## DIRECTIVE
Repeat verbatim only the lines from the opening of the material below through the one that contains "lip, +Z up, mm.".

## GIVEN INFORMATION
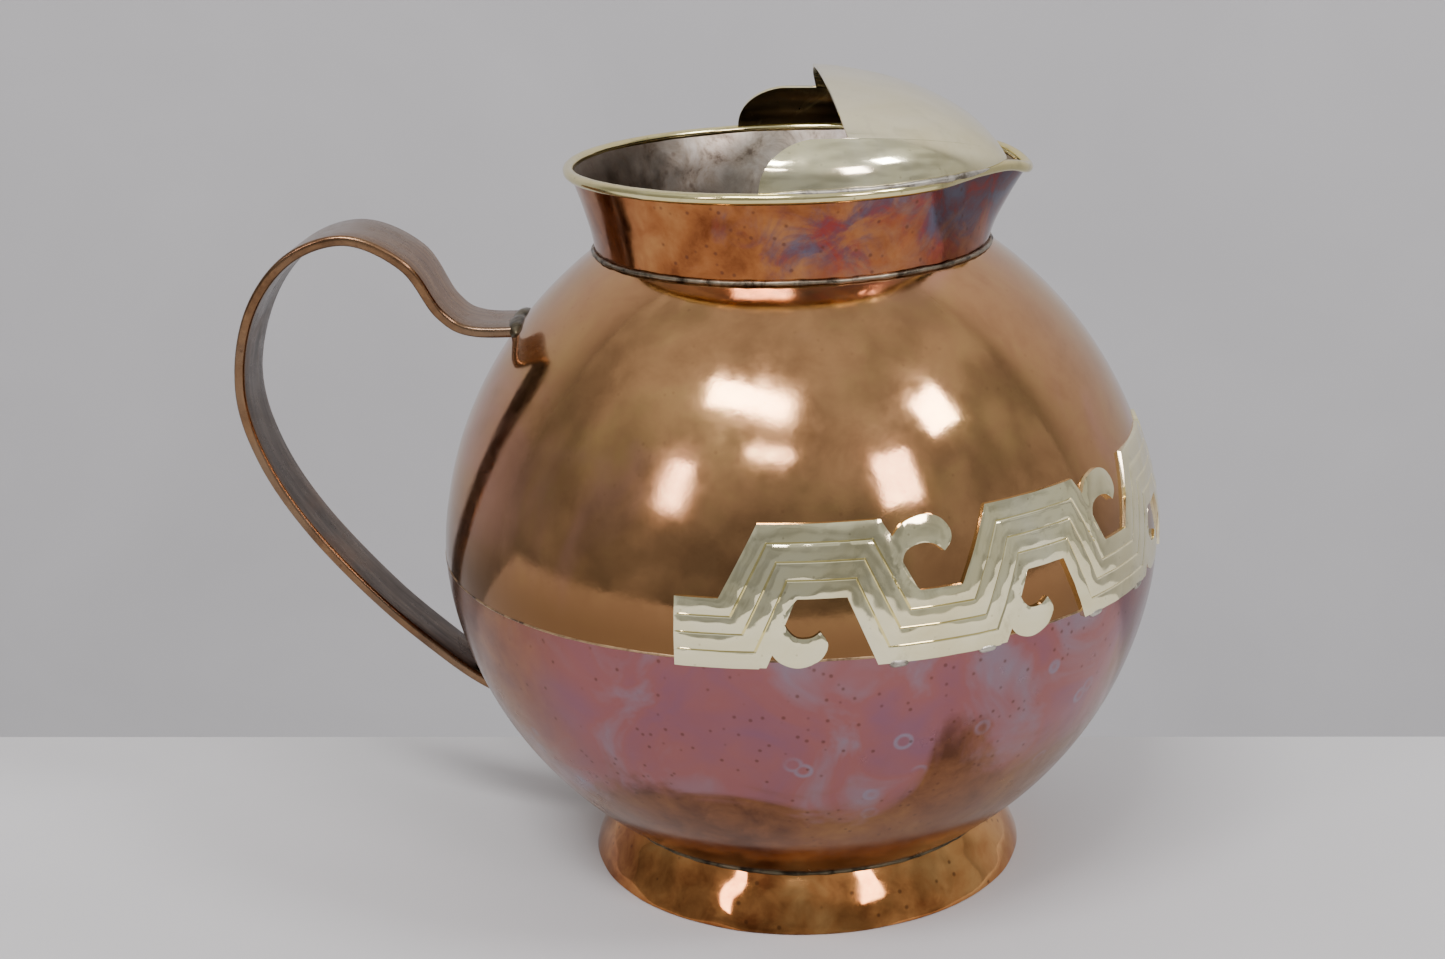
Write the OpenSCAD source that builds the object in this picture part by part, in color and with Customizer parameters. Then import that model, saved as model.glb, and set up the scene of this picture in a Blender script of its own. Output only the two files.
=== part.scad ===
// Copper water jug: two raised bowls, a flared collar with a pouring lip, a wired rim, a brass ice guard,
// a strap handle, a foot ring and a fret band, all soldered together.
// Frame: origin at the centre of the foot ring on the ground, +X towards the pouring lip, +Z up, mm.

/* [Body] */
// Outside radius of the body at its seam
body_r = 90; // [88:1:92]
// Height of the seam between the two bowls
seam_z = 86; // [84:1:88]
// Rise of the upper bowl's curve from the seam to its pole
upper_rise = 91; // [89:1:93]
// Drop of the lower bowl's curve from the seam to its pole
lower_drop = 89.5; // [88:0.5:91]
// Exponent of the bowl curve: 2 is an ellipse, less is leaner
bowl_power = 1.87; // [1.8:0.01:2]
// Thickness of the copper sheet
sheet = 1; // [0.8:0.1:1.4]
// Height of the flat base inside the foot
base_z = 6; // [5:0.5:8]

/* [Collar and rim] */
// Outside radius of the collar where it meets the body
collar_base_r = 48.4; // [47:0.2:50]
// Outside radius of the collar at its top edge
collar_top_r = 53.8; // [53:0.2:56]
// Exponent of the collar's flare
flare_power = 1.35; // [1:0.05:2]
// Height of the centre of the rim wire
rim_z = 180.6; // [178:0.2:184]
// Diameter of the rim wire
wire_d = 2.8; // [2:0.2:3.6]
// How far the lip reaches out past the round rim
lip_reach = 3.9; // [2:0.1:6]
// How far the rim is pinched in on each side of the lip
lip_pinch = 3.3; // [1:0.1:4]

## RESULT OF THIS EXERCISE
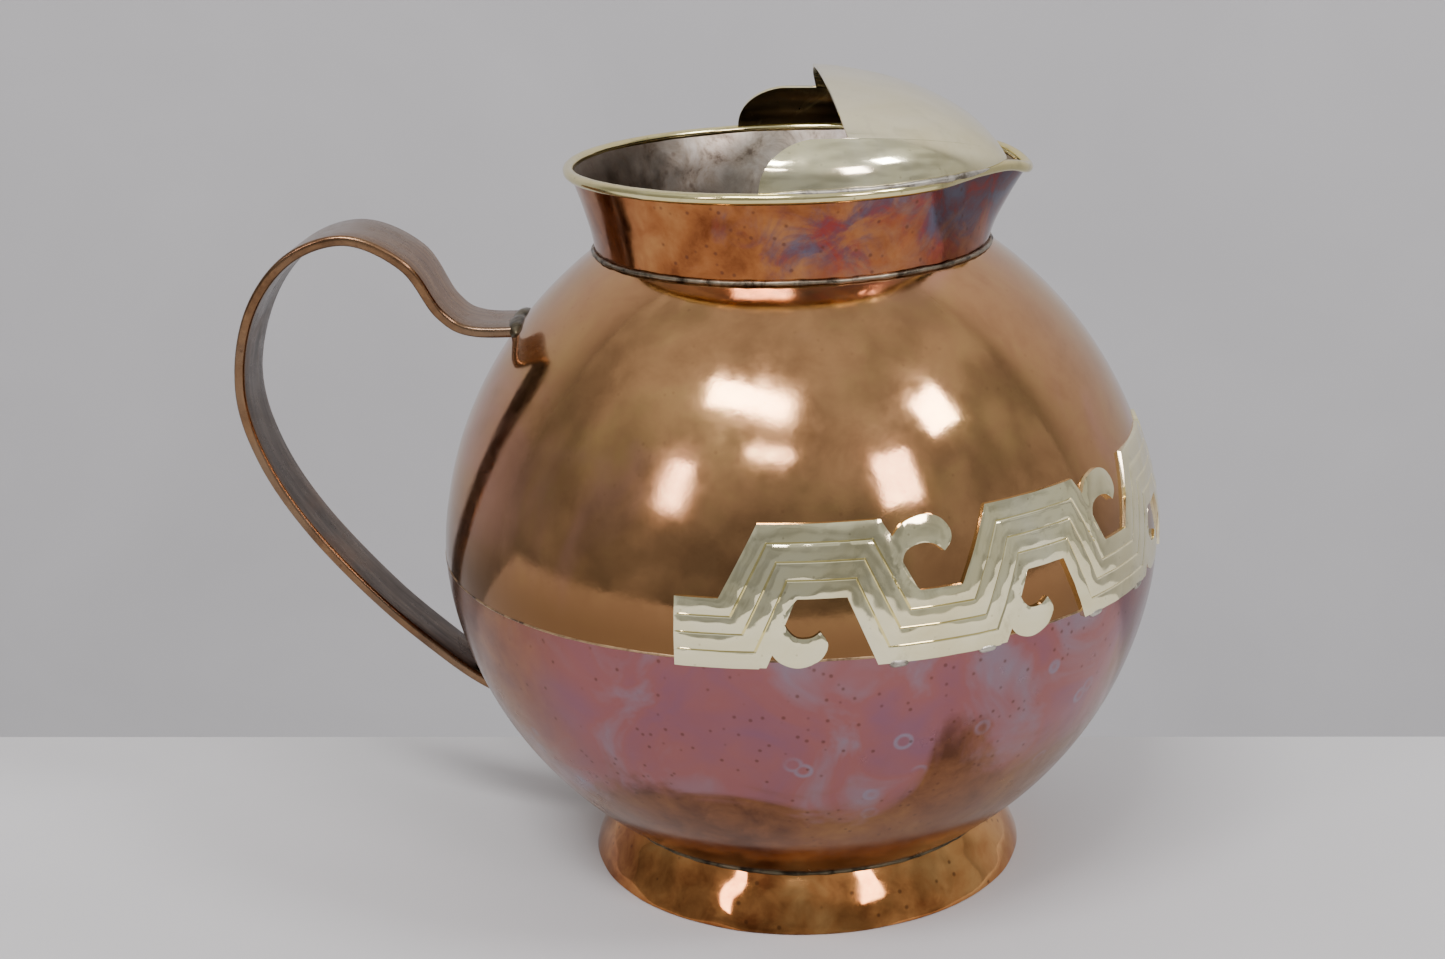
Write the OpenSCAD source that builds the object in this picture part by part, in color and with Customizer parameters. Then import that model, saved as model.glb, and set up the scene of this picture in a Blender script of its own. Output only the two files.
=== part.scad ===
// Copper water jug: two raised bowls, a flared collar with a pouring lip, a wired rim, a brass ice guard,
// a strap handle, a foot ring and a fret band, all soldered together.
// Frame: origin at the centre of the foot ring on the ground, +X towards the pouring lip, +Z up, mm.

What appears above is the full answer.